Christians on Left, Right Push Plan to Aid the Poor
More than a dozen Christian leaders from across the political spectrum -- including members of both the Bush and Obama administrations -- will come together Tuesday to promote a grab bag of proposals designed to help the poor at a time of rising unemployment.
The coalition includes forceful figures on the religious right, such as Chuck Donovan of the Family Research Council, and equally outspoken leaders on the religious left, such as the Rev. Jim Wallis, who leads the ministry Sojourners.
After four months of prayer and debate, the coalition members will unveil their agenda at the National Press Club Tuesday and then turn to lobbying Congress. Their package includes conservative priorities such as extending the child-care tax credit to stay-at-home mothers and liberal goals such as raising the minimum wage. They will call for stronger efforts to promote marriage, more subsidies for AIDS medication, and more federal spending to help teens and ex-convicts find work.

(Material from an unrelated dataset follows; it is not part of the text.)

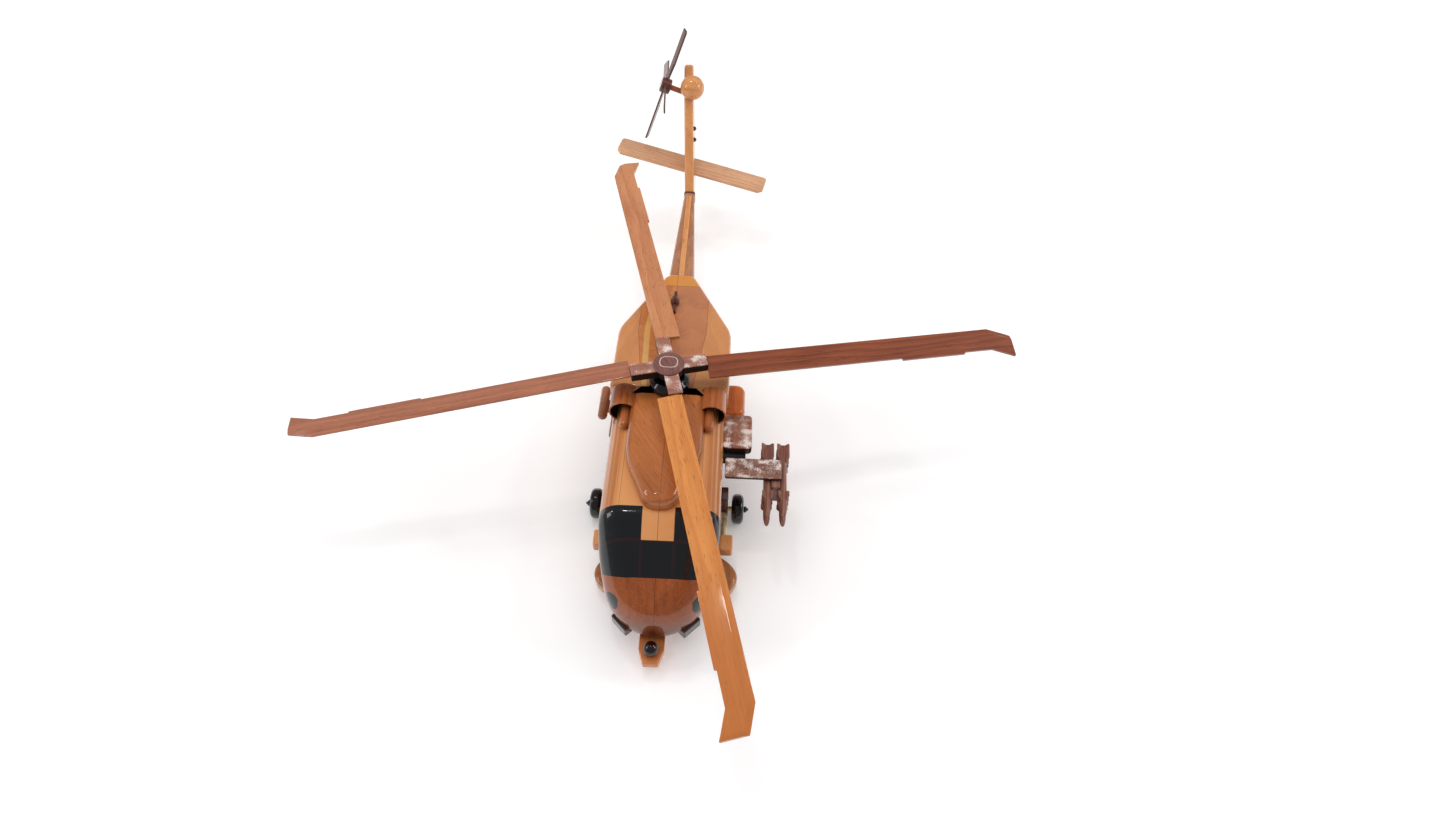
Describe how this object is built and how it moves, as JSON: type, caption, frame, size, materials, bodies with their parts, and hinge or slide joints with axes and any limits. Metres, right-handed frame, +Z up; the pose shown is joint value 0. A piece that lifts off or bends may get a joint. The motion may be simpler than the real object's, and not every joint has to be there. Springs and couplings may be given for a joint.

Members of the coalition, dubbed The Poverty Forum, say they hope the strange-bedfellows nature of the group will command respect -- and serious attention to their proposals -- from both sides of the aisle. "Overcoming poverty must become a nonpartisan commitment and a bipartisan cause," Mr. Wallis said.
The U.S. Census reports that 1 in 8 Americans, more than 37 million, live in poverty. The steady rise in joblessness puts more at risk each month. The Center on Budget and Policy Priorities, a liberal research group, predicts that before the recession eases, as many as 10 million additional Americans might slip under the poverty line, which would mean living on less than $22,050 a year for a family of four.
The Poverty Forum is the latest in a string of religious coalitions formed in an effort to lend moral heft to proposed policies on topics as varied as immigration, torture and global warming.
The coalition came together in the fall after two years of discussions between Mr. Wallis and Michael Gerson, a longtime speechwriter for former President George W. Bush. The men recruited pairings of one liberal and one conservative to study eight issues affecting the poor, such as health care, education and crime.
"This is an opportunity to get attention for some ideas that might not be taken as seriously if they came directly from the Family Research Council" or other advocacy groups easily pigeonholed as conservative or liberal, Mr. Donovan said.